Marina Wells, Boston University, The Gender of Bones

This paper examines whalebone canes and corset busks to illuminate the unique role of these animal products in producing gender identity on nineteenth-century whaleships. Whalebone complexly connotes the context of all-male butchery in the American whaling industry, and has gone previously unexamined as a gendered product with a past life of its own. Antebellum whalemen also deliberately inscribed their gender onto whalebone when they used it as a canvas, carving scenes such as violent whale hunts onto women’s busks. As a result, works of scrimshaw paradoxically perpetuated and challenged mainstream gender norms and animal relations in New England, and brought whales into their human bodily realm.

Drawing of nautilus pompilius with spiral shell cutaway to reveal body inside the shell

Richard Owen (drawing) and John Christian Zeitter (mezzotint and engraving), Nautilus pompilius in the prone position, in Richard Owen, Memoir on the Pearly Nautilus (London: Richard Taylor, 1832), plate I.

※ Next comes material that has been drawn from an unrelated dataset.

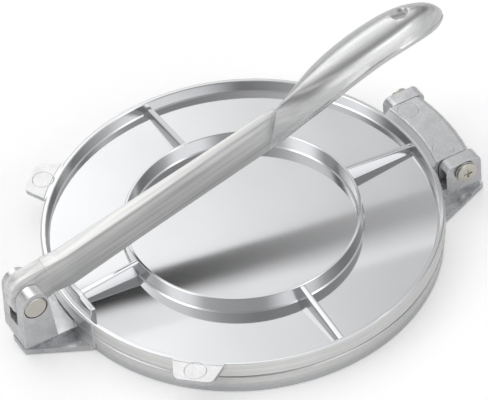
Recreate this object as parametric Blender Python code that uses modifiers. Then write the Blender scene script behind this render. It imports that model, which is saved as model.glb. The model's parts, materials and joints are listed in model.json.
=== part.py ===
"""Tortilla press: a round base plate and an upper plate of cast metal, hinged at
one side, and a lever that turns in a bracket at the other side and presses them
together. The plates lie around the Z axis, the hinge towards +X and the lever's
bracket towards -X. Lengths are in metres."""

import math

import bmesh
import bpy
from mathutils import Matrix, Vector

# Sizes that the whole press shares
PLATE_RADIUS = 0.1040
SEAT_GAP = 0.0003
RUNNING_GAP = 0.0003
OVERRUN = 0.0010
MERGE_DISTANCE = 0.00001

# Base plate: its upper face presses the dough, its skirt stands on the table
BASE_HEIGHT = 0.0120
BASE_FLOOR = 0.0028
SKIRT_WALL = 0.0030
SKIRT_LEAN = 0.0012
BASE_EDGE_ROUND = 0.0005
BASE_RIB_LIFT = 0.0010

# Upper plate: a thin floor with a raised rim, a ring and four spokes
UPPER_FLOOR = 0.0027
RIM_HEIGHT = 0.0091
RIM_WALL = 0.0028
RIM_LEAN = 0.0009
RIM_CHAMFER = 0.0011
RIM_EDGE_ROUND = 0.0004
FLOOR_FILLET = 0.0007
RING_RADIUS = 0.0608
RING_HEIGHT = 0.0090
RING_TOP_WIDTH = 0.0015
RING_LEAN = 0.0005
RING_EDGE_ROUND = 0.0003
SPOKE_WIDTH = 0.0032
SPOKE_LEAN = 0.0006
SPOKE_INNER_HEIGHT = 0.0084
SPOKE_OUTER_HEIGHT = 0.0036
SPOKE_EDGE_ROUND = 0.0007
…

Laurel Waycott, University of California, San Francisco, Lustrous Shells and Rotting Bodies: The Material Duality of the Chambered Nautilus

The spiral of the nautilus shell is a familiar image at the nexus of art and science, connoting growth and wonder, while making the natural world seem ordered and logical. For centuries, Westerners collected the beautiful shells, while knowing almost nothing about the animals who produced them, because shells were mobile in ways that the elusive animal—and knowledge about it—was not. I explore this material duality through the story of the first preserved nautilus specimen to arrive in Europe. Violently collected near Vanuatu in 1829, bottled in alcohol, and transported to London, the animal was dissected by naturalist Richard Owen, who translated the messy, decomposing organism into a triumph of scientific knowledge. Through this, I demonstrate how knowledge about the organism, and the meanings attached to it, were shaped by the animals’ materiality: squishy, ephemeral bodies in lustrous, enduring shells.